Some 44 RAF crew from RAF 39 Squadron also help fly the US's Predator surveillance aircraft from their base in the Nevada desert.
Reaper was initially known as Predator B, a larger turbo-prop powered version of the original Predator.
Reaper is not, however, a cheap option. It costs about £5m per plane, but the price of back-up services brings the total bill for three to some £50m - and earlier this year one of the UK's two current Reapers came down in the Afghan desert thanks to a technical fault.
It had to be destroyed to keep its secrets from the enemy. Another is due to be delivered in January, while a replacement for the lost plane is also on order.
The "eyeballs" - the rotating sensors strapped to the nose - offer extremely high-quality video feed, which can show clearly from 15,000ft (4,500m) what an insurgent is doing.
The video is streamed back in real-time to the controllers' screens at Creech. The ground control stations send their commands to Reaper via a fibre-optic link to a satellite relay station in Europe, which bounces them into space and back down to the aircraft.
The space link is handled by the UK's new high-bandwidth Skynet 5 satellites.

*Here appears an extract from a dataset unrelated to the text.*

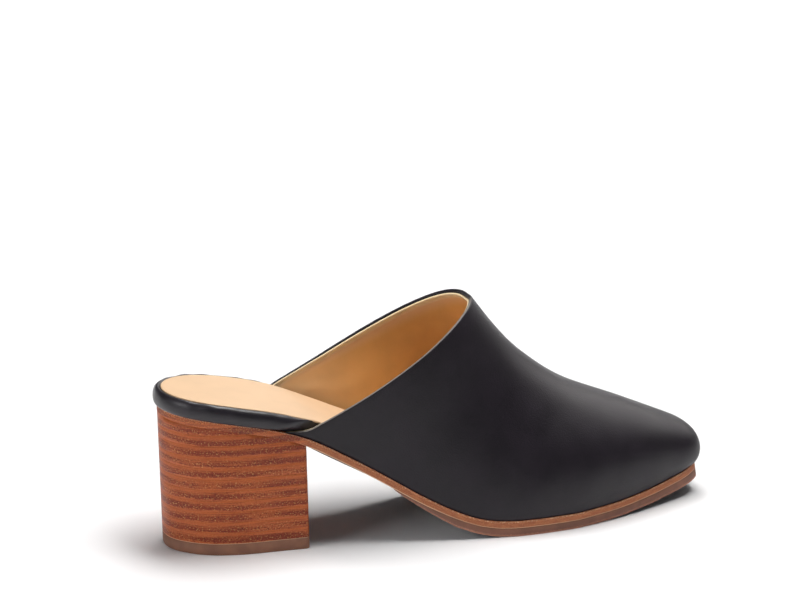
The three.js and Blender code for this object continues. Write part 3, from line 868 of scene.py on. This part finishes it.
class MULE_OT_upper(bpy.types.Operator):
    """Black leather of the upper and its tan lining"""

    bl_idname = "mule.upper"
    bl_label = "Upper"

    def execute(self, context):
        last = form()
        patches = wall_patches(last, 0.0, last.sizes.upper_leather, beads=(0.0, FOLD_BEAD))
        new_piece("upper_leather", patches, "black_leather", black_leather(), "upper")
        depth = last.sizes.upper_leather + GLUE_GAP
        beads = (FOLD_BEAD, FOLD_BEAD + LINING_BEAD)
        patches = wall_patches(last, depth, last.sizes.wall - depth, LINING_DROP, beads, True)
        new_piece("upper_lining", patches, "tan_leather", lining_leather(), "upper")
        return {"FINISHED"}


def rim_offset(last, out, share, tuck):
    """How far a level of the footbed's side stands out past the sole: over it at the bare
    seat, inside the upper's wall further on, and short of the upper at the toe."""
    sizes = last.sizes
    length = sizes.rim_ease * SETTLE_LENGTH
    early = sizes.rim_ease * np.interp(share, *SETTLE.T)
    wall = sizes.feather + sizes.wall + RIM_CLEARANCE
    short = sizes.bed_end - wall

    def offset(x):
        drawn = ease((x - (sizes.rim_end - early - length)) / length)
        inside = -wall - tuck - short * ease((x - (last.length - TOE_EASE)) / TOE_EASE)
        return mix(out, inside, drawn)

    return offset


def puckers(x):
    """Slow ripple of stretched leather along the shoe: the product of two sines, and half
    of a third that starts 1.3 into its wave."""
    fine, slow, third = (np.sin(x / wave + start) for wave, start in zip(PUCKER_WAVES, (0, 0, 1.3)))
    return fine * slow + 0.5 * third


def footbed_patches(last):
    """Leather wrap of the footbed, with a soft rim round the bare seat."""
    sizes = last.sizes
    smooth = [natural(column) for column in RIM_PROFILE.T]
    crest = RIM_PROFILE[:, 0].argmax()
    rows = []
    for at in np.linspace(0, len(RIM_PROFILE) - 1, RIM_ROWS):
        out, share, rise = (curve(at) for curve in smooth)
        drawn = rim_offset(last, out * MM, share, max(0.0, at - crest) * RIM_TUCK)

        def offset(x, share=share, drawn=drawn):
            return drawn(x) + sizes.rim_puckers * share * puckers(x)

        def height(x, share=share, rise=rise * MM):
            bare = 1 - ease((x - (sizes.rim_end - 0.3 * sizes.rim_ease)) / sizes.rim_ease)
            level = mix(last.sole_top(x), last.bed_top(x), share)
            return level + (rise + sizes.rim_puckers * share * puckers(x)) * bare

        rows.append((offset, height, share))
    return plate(last.outline(), rows, (None, last.bed_top))


def sock_patches(last):
    """Sock lining on the footbed, a margin inside its rim."""
    sizes = last.sizes
    margin = sizes.rim_overhang - sizes.sock_margin
    rows = []
    for out, up in SOCK_PROFILE:
        rows.append((rim_offset(last, margin + out * MM, 1.0, RIM_TUCK - out * MM),
                     lambda x, k=up: last.bed_top(x) + sizes.sock_thickness * k, up))
    return plate(last.outline(), rows, (None, lambda x: last.bed_top(x) + sizes.sock_thickness))


class MULE_OT_footbed(bpy.types.Operator):
    """Leather-wrapped footbed and the sock lining on it"""

    bl_idname = "mule.footbed"
    bl_label = "Footbed"

    def execute(self, context):
        last = form()
        new_piece("footbed_wrap", footbed_patches(last), "black_leather", rim_leather(), "footbed")
        new_piece("sock_lining", sock_patches(last), "tan_leather", sock_leather(), "sock")
        return {"FINISHED"}


def bevelled(low, high, bevel):
    """Rows of a plate with small round arrises above and below. Low, high and the arris's
    radius are functions of the place along the shoe."""
    rows = []
    for face, way, level in ((low, 1, 0), (high, -1, 1)):
        for angle in np.radians(ARRIS_DEGREES[::way]):
            out, rise = math.sin(angle) - 1, way * (1 - math.cos(angle))
            rows.append((lambda x, out=out: bevel(x) * out,
                         lambda x, face=face, rise=rise: face(x) + bevel(x) * rise,
                         level + way * ARRIS_SHARE * math.sin(angle)))
    return rows


class MULE_OT_sole(bpy.types.Operator):
    """Leather outsole, and the rubber under its forefoot, skived thin at the arch"""

    bl_idname = "mule.sole"
    bl_label = "Sole"

    def execute(self, context):
        last = form()
        sizes = last.sizes

        def bevel(x):
            return mix(SEAT_ARRIS, SOLE_ARRIS, ease((x - sizes.heel_length) / ARRIS_EASE))

        def camber(x):
            return sizes.waist_camber * stretch(x, WAIST_START, WAIST_RISE, sizes.rubber_start,
                                                WAIST_FALL)

        def low(x):
            full = np.clip((x - sizes.rubber_start) / sizes.skive_length, 0, 1)
            return last.sole_under(x) - mix(sizes.skived_edge, sizes.rubber, full)

        rows = bevelled(last.sole_under, last.sole_top, bevel)
        patches = plate(last.outline(), rows, (last.sole_under, last.sole_top), camber)
        new_piece("outsole_leather", leaned(last, patches), "sole_leather", sole_edge_leather(),
                  "outsole")
        rows = bevelled(low, last.sole_under, lambda x: np.full_like(x, RUBBER_ARRIS))
        patches = plate(last.outline(sizes.rubber_start), rows, (low, last.sole_under))
        new_piece("forefoot_rubber", leaned(last, patches), "forefoot_rubber",
                  brown_rubber("forefoot_rubber", "rubber", True), "forefoot_sole")
        return {"FINISHED"}


def heel_plan(last, z, end):
    """Plan of the block heel at a height. It is the sole's own outline, moved forward and
    drawn in towards the floor, with a flat breast, unless it ends short of that."""
    sizes = last.sizes
    taper = 1 - z / sizes.seat_height
    back = sizes.back_rake * taper
    breast = sizes.heel_length + sizes.breast_rake * taper
    corner = breast - sizes.breast_corner
    short = end < corner
    t = (np.arange(HEEL_STEPS) + 0.5) / (HEEL_STEPS - 0.5)
    x = mix(back, end if short else corner, 1 - np.cos(np.pi / 2 * t))
    if not short:
        bend = np.sin(np.linspace(0, np.pi / 2, CORNER_STEPS + 1))[1:]
        x = np.concatenate([x, corner + sizes.breast_corner * bend])
    at = (x - back) * sizes.heel_length / (breast - back)
    past = np.clip(x - corner, 0, sizes.breast_corner)
    cut = sizes.breast_corner - np.sqrt(np.clip(sizes.breast_corner**2 - past**2, 0, None))
    narrow = sizes.side_taper * taper * np.clip(at / TAPER_START, 0, 1) + cut
    out, into = last.outer(at) - narrow, last.inner(at) - narrow
    return np.concatenate([np.c_[x, -out], np.c_[x, into][::-1]])


def heel_layer(last, rows, end=math.inf):
    """Patches of one layer of the heel, from rows of (height, offset), where the sole's
    underside cuts the layer."""
    wall = []
    for height, offset in rows:
        plan = heel_plan(last, height, end)
        plan = plan + plan_normals(plan) * offset
        wall.append(np.c_[plan, np.minimum(height, last.sole_under(plan[:, 0]))])

    def top(x):
        return np.minimum(rows[-1][0], last.sole_under(x))

    return [edge_patch(wall, [0.0] * len(wall)), cap_patch(wall[0], None, 0.0),
            cap_patch(wall[-1], top, 0.0)]


def lift_pitch(last):
    """Thickness of one lift of the stack."""
    sizes = last.sizes
    return (float(last.sole_under(0.0)) - sizes.top_piece) / sizes.lift_count


class MULE_OT_heel(bpy.types.Operator):
    """Leather lifts of the stacked heel and its rubber top piece"""

    bl_idname = "mule.heel"
    bl_label = "Heel"

    def execute(self, context):
        last = form()
        sizes = last.sizes
        material = stacked_leather()
        pitch = lift_pitch(last)
        along = np.linspace(0, sizes.heel_length, 5 * HEEL_STEPS)
        for index, node in enumerate(LIFT_NODES):
            low = sizes.top_piece + pitch * index
            high = low + pitch
            clear = along[last.sole_under(along) > low + 2 * JOINT]
            rows = [(low, -JOINT_INSET), (low + JOINT, 0.0), ((low + high) / 2, 0.0),
                    (high - JOINT, 0.0), (high, -JOINT_INSET)]
            patches = heel_layer(last, rows, clear.max())
            new_piece(node.replace("heel_", "stack_"), patches, "stacked_leather", material, node)
        arris = TOP_PIECE_ARRIS
        rows = [(0.0, -arris), (arris * 0.3, -arris * 0.3), (arris, 0.0), (sizes.top_piece, 0.0)]
        new_piece("heel_top_piece", heel_layer(last, rows), "top_piece_rubber",
                  brown_rubber("top_piece_rubber", "top_rubber", False), "top_piece")
        return {"FINISHED"}


# Stage

CAMERA_AZIMUTH = math.radians(-18.114)
CAMERA_ELEVATION = math.radians(15.891)
CAMERA_DISTANCE = 1.2
CAMERA_LENS = 123.9
CAMERA_AIM = Vector((113.6, 20.4, 92.3)) * MM

# Soft lamps of the studio: where each stands and what it faces, in metres from the middle
# of the shoe, its two sides, its power in watts, its spread and tint, and whether it lights
# surfaces as well as showing in their gloss.
Lamp = namedtuple("Lamp", "name place aim width height power spread tint lights")
LAMPS = [
    Lamp("overhead", (0.20, 0.08, 1.25), (0.0, 0.0, 0.0), 1.0, 0.45, 18.5, 180,
         (1.0, 0.99, 0.98), True),
    Lamp("background", (0.3, 2.4, 1.6), (0.3, 2.4, 0.0), 4.5, 1.6, 190.0, 90,
         (1.0, 1.0, 1.0), True),
    Lamp("behind_toe", (1.5, 1.25, 1.2), (0.1, 0.0, 0.03), 2.4, 1.2, 21.5, 180,
         (1.0, 0.97, 0.95), False),
    Lamp("left", (-1.5, -0.45, 0.7), (0.0, 0.0, 0.05), 0.8, 0.8, 6.5, 180,
         (0.98, 0.98, 1.0), True),
]
WORLD_TINT = (0.94, 0.96, 1.0)
WORLD_STRENGTH = 0.10


def area_light(lamp):
    """Soft rectangular lamp that faces a point."""
    light = bpy.data.lights.new(lamp.name, "AREA")
    light.shape = "RECTANGLE"
    light.size, light.size_y = lamp.width, lamp.height
    light.energy = lamp.power
    light.spread = math.radians(lamp.spread)
    light.color = lamp.tint
    stand = bpy.data.objects.new(lamp.name, light)
    stand.location = lamp.place
    facing = Vector(lamp.aim) - Vector(lamp.place)
    stand.rotation_euler = facing.to_track_quat("-Z", "Y").to_euler()
    stand.visible_diffuse = lamp.lights
    bpy.context.scene.collection.objects.link(stand)


class MULE_OT_stage(bpy.types.Operator):
    """Pale floor, soft light and the camera"""

    bl_idname = "mule.stage"
    bl_label = "Stage"

    def execute(self, context):
        scene = context.scene
        mesh = bpy.data.meshes.new("floor")
        reach = 6.0
        mesh.from_pydata([(-reach, -reach, 0), (reach, -reach, 0), (reach, reach, 0),
                          (-reach, reach, 0)], [], [(0, 1, 2, 3)])
        paper = Finish("floor_paper")
        mesh.materials.append(paper.set(Base_Color=(0.95, 0.95, 0.955), Roughness=0.9,
                                        Specular_IOR_Level=0.1))
        floor = bpy.data.objects.new("floor", mesh)
        scene.collection.objects.link(floor)
        world = bpy.data.worlds.new("studio")
        world.use_nodes = True
        background = world.node_tree.nodes["Background"]
        background.inputs["Color"].default_value = (*WORLD_TINT, 1)
        background.inputs["Strength"].default_value = WORLD_STRENGTH
        scene.world = world
        for lamp in LAMPS:
            area_light(lamp)
        camera = bpy.data.objects.new("camera", bpy.data.cameras.new("camera"))
        camera.data.lens = CAMERA_LENS
        camera.data.clip_end = 50
        facing = Euler((math.pi / 2 - CAMERA_ELEVATION, 0, CAMERA_AZIMUTH))
        away = facing.to_matrix() @ Vector((0, 0, CAMERA_DISTANCE))
        camera.location = CAMERA_AIM + Vector(form().origin) + away
        camera.rotation_euler = facing
        scene.collection.objects.link(camera)
        scene.camera = camera
        scene.view_settings.view_transform = "Standard"
        return {"FINISHED"}


OPERATORS = [MULE_OT_stage, MULE_OT_upper, MULE_OT_footbed, MULE_OT_sole, MULE_OT_heel]


class MULE_PT_panel(bpy.types.Panel):
    """Buttons that build the shoe's pieces"""

    bl_idname = "MULE_PT_panel"
    bl_label = "Block heel mule"
    bl_space_type = "VIEW_3D"
    bl_region_type = "UI"
    bl_category = "Mule"

    def draw(self, context):
        for operator in OPERATORS:
            self.layout.operator(operator.bl_idname)


CLASSES = [MuleSizes, MuleColours, *OPERATORS, MULE_PT_panel]


def register():
    for each in CLASSES:
        bpy.utils.register_class(each)
    bpy.types.Scene.mule_sizes = PointerProperty(type=MuleSizes)
    bpy.types.Scene.mule_colours = PointerProperty(type=MuleColours)


def unregister():
    del bpy.types.Scene.mule_colours
    del bpy.types.Scene.mule_sizes
    for each in reversed(CLASSES):
        bpy.utils.unregister_class(each)


def main():
    register()
    for operator in OPERATORS:
        getattr(bpy.ops.mule, operator.bl_idname.split(".")[1])()


if __name__ == "__main__":
    main()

"Reaper matters because it can loiter above a potential target, for example the home of an insurgent commander, for hours on end, watching the pattern of life and ensuring that the target individual is in the building and - just as importantly - there aren't innocent people in there as well," says Andrew Brookes, aerospace analyst at the International Institute for Strategic Studies and a former RAF reconnaissance and bomber pilot.
"Both of these factors are crucial in the battle for hearts and minds," he says.

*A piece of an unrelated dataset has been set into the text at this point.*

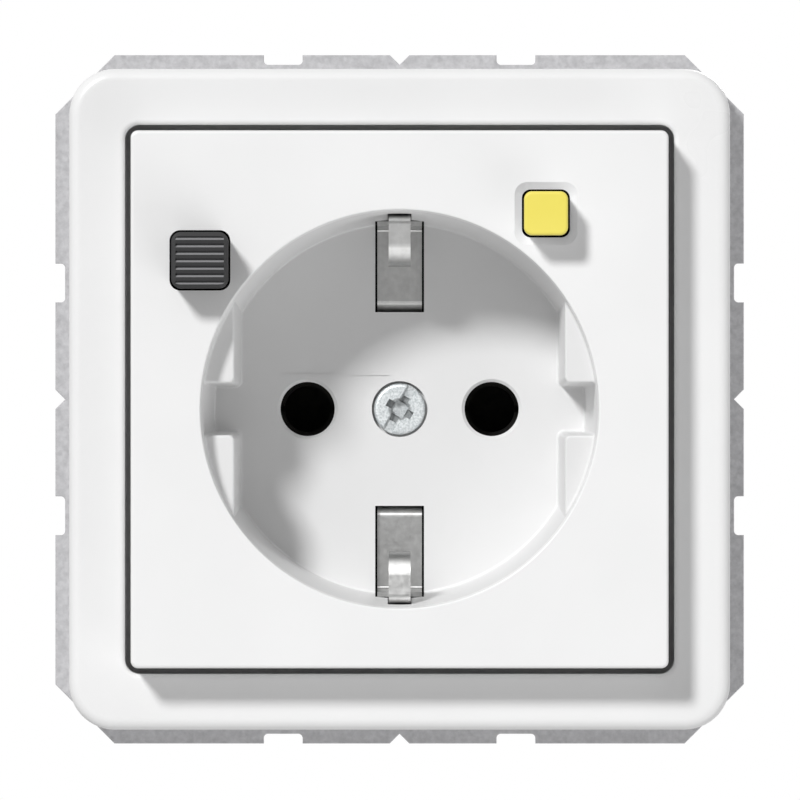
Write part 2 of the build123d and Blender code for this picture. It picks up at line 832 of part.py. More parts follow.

"In previous years, a separate strike asset had to be called in when the UAV reconnaissance feed proved conclusive, but that took time - and maybe the bad guy got away.
"Now, the same Reaper that validates can also strike and then send back battle damage video feed, which again is crucial in the modern media age."
However, he also strikes a note of caution.
"Reaper could not operate if the Taliban or al Qaeda had any sort of air defence capability. Reaper is today's answer to today's conflict - but it might well not be the answer in a future operation."
But the RAF is keen to operate more Reapers within the current conflict.
Last year, it requested 10 Reapers, made by General Atomics, which could cost up to £250m with their associated equipment.
However, it is believed the request has been turned down in the current MoD planning round, though the RAF is sure to continue asking to enlarge its fleet.
The unmanned vehicles may be costly, but they are far less costly in terms of lives if shot down or lost.
Britain suffered one of its worst ever losses of life in September 2006, when a Nimrod reconnaissance aircraft exploded in mid-air over Kandahar in Afghanistan, killing all 14 servicemen on board.
A coroner recently ruled that the current Nimrod fleet was unsafe, something the MOD disputes. However, its replacement - the Nimrod MRA4 - will not be ready for several years, perhaps offering an ever-more vital role for UAVs.
Thanks to their light weight and big wings, the Reapers burn relatively little fuel compared with many other types of reconnaissance planes; and that allows them to take up long-duration station over targets.
In addition to its current "hunter-killer" role, Reapers operated by the US Air Force are likely to be equipped as signals intelligence aircraft - capable of detecting mobile telephone signals, as well as signals emitted by surface-to-air missile batteries, which would bring Reaper's intelligence capabilities a little closer to those of the Nimrod.
The US Air Force's Reapers are typically armed with four Lockheed Martin AGM-114 Hellfire air-to-surface missiles, plus two Raytheon 500lb (226kg) Paveway II-class laser-guided bombs.